When you talk about political risk you mean the politics that we see at the moment, which is a tendency towards populism and perhaps right-wing populism. Is that a risk for economic growth and for reform that many economists would say is still necessary in these countries?
"I think what has also happened is that many of the populations got reform fatigue. Reform is very good for multi-national organisations, western businesses, but not if you're an unemployed person in eastern Hungary or southern Poland. Many of the population turned to radicals of one sort to another and to nationalists because they were tired and frightened of what was on offer from the reformists. I think this is important for Gyurcsany [Prime Minister Ferenc Gyurcsany] in Hungary who said 'we lied and lied and we lied' and the reason is that if they hadn't then the populace would have voted for even more populist and nationalist parties. So, things like flat tax and liberalisation may sound good to western reformists, the IMF, and western businesses but we tend to confuse sometimes that this is what the population want and think and since these are democracies, it seems they have a choice."
Well, the reformers are out and the populists are in. Are they going to stay in power and what are the consequences of that?

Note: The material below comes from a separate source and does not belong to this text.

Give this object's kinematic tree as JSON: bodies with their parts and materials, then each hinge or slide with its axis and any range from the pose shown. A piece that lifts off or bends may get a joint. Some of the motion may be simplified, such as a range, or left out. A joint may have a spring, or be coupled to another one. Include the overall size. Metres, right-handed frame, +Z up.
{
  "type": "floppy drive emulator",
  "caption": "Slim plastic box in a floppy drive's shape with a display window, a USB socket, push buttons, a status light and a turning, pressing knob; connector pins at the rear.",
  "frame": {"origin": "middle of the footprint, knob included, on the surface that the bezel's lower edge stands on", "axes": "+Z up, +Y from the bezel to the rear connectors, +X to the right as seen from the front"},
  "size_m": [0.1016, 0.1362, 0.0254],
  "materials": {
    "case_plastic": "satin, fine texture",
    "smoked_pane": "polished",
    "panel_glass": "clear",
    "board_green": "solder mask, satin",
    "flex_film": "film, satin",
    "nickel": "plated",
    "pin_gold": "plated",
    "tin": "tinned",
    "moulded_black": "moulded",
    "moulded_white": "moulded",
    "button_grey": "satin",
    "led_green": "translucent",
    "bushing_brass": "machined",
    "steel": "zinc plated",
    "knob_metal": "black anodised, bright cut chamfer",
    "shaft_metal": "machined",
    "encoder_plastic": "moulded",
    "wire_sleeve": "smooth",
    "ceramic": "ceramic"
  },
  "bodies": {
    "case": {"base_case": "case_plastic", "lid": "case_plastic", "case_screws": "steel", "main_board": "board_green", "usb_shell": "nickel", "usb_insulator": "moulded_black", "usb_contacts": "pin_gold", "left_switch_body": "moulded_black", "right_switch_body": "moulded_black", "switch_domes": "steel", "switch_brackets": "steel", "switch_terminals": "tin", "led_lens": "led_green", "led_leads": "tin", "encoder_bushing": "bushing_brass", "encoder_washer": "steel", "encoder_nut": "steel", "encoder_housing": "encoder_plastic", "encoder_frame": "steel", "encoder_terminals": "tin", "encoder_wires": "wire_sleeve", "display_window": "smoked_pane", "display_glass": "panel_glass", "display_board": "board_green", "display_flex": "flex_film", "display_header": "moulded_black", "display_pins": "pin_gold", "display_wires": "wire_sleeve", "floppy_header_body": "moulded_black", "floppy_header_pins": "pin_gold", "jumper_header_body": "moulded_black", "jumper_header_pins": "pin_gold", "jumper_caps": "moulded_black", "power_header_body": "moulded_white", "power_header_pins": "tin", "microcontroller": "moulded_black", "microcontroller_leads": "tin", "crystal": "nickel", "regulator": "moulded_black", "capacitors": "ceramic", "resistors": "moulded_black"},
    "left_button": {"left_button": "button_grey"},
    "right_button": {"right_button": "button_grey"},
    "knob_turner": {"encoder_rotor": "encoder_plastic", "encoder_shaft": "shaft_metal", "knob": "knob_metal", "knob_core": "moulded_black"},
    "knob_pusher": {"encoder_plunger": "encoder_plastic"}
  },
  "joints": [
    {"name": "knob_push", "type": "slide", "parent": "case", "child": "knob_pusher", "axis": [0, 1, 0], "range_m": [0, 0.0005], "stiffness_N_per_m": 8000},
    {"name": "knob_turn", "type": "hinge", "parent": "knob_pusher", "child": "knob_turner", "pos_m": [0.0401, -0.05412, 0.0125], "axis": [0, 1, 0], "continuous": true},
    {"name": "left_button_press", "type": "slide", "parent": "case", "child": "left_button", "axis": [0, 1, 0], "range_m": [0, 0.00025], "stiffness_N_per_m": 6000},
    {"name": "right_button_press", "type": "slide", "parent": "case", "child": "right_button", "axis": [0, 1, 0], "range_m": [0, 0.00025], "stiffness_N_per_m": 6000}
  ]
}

"I'm fairly blasé about the political risk, in the sense that the EU has transformed everything. If these countries were not in the European Union the risk of what we're talking about would be greatly heightened. They are gridlocked, embedded, and entrenched into EU structures - legal, tax, fiscal, and so forth. So, there is not much leeway for these governments to do anything radical or outstanding and they know that. I also think that there are some qualifications such as the coalition in Slovakia, for example. Fico [Slovak Prime Minister] is a businessman himself and he is surrounded by business supporters as well. So, they don't want to see the economy and business implode - far from it. I think, more likely, we could return to a mini-Meciar [former Slovak Prime Minister] situation in the sense that Slovak lobbies would look after themselves more and look after more Slovak businesses and that could alienate some western businesses in general. But the overall environment is not a dangerous one, in my opinion."
What about Poland. Leaving economic matters aside, you said that it is doing quite well. It has lost a great deal of credibility within Europe, it has a populist government, and it has managed to upset Germany on one side and Russia on the other. It seems to have lost its weight on the international stage. What's a worst case scenario there?
"Poland has had ten years of politics. It's been the most political of the countries and the good news for the business and the economy is that overall, the funny and the flurry of politics on the surface has not gone down too often into the substructure of the economy and into society. A few privatisation deals were fiddled around with in the past but nothing too fundamental.
"The problem with Poland and to some extent with the Czech Republic as well, is that they are politically gridlocked. In Poland you have the nationalist right and the centre-right having equal power within the electorate and there seems to be not much leverage there or opportunity for them to develop. The left, by the way, in Poland is emasculated for the time being. In the Czech Republic, you have the centre-left gridlocked against the centre-right - virtually neck and neck - which is causing a gridlock in politics. The interesting thing, though, in the Czech Republic as well as in Poland is that we've had all this politics now for six months but it has not really damaged the economies and society. In the Czech Republic they've not got a functioning government but things go on. Geopolitically, Poland was always going to play a difficult game within the European Union with the nationalists. But we're going to have Romania and Bulgaria joining soon, there will be a few more 'prima donnas', such as 'the terrible twins' in Poland. However, prima donnas are not exclusive to central and eastern Europe. We have quite a few of them in the west as well."
Picking up on something that is in your publication, that these countries may have chosen a model for business and government that is similar to Austria - a politicised civil service and close or 'cosy' links between government and business - when they may have been better off with the Nordic version which is a more free and open economy. What is your view on that?
"Following the Austrian model is no bad thing. If you look at Austria's records for the last 25-30 years, or the last 5-10 years, or the last 5-10 months, it's pretty damn good. And if you compare Austria with Germany, as many people are doing now, Austria has done astoundingly well in the last three or four years. Following the Nordic model, which I happen to think is the best economic model available at the moment in the world, is challenging and the Nordics have been doing it for 30-40 years. So, it's not so easy for Central European countries to say 'we've discovered the Nordic model and we'll introduce it next Saturday afternoon'.
"I also think the culture, society, and background is fundamentally different. It is very difficult for west European and developed economies to try and adapt the Nordic model, so for newcomers into the capitalist system it would be even more difficult for Central Europe. The point about the Nordic societies, especially in Denmark and Sweden and the others which are doing well is that you have to pay very high taxation for it, which I'm not against, actually. It gels into some of the things in Austria. Too often in societies, and perhaps in central Europe, we think we can get something for nothing. The Nordic model provides a good economy and good societies and you pay for them. The deal in North America, of course, is you get all of those things and you pay for nothing and they get nothing."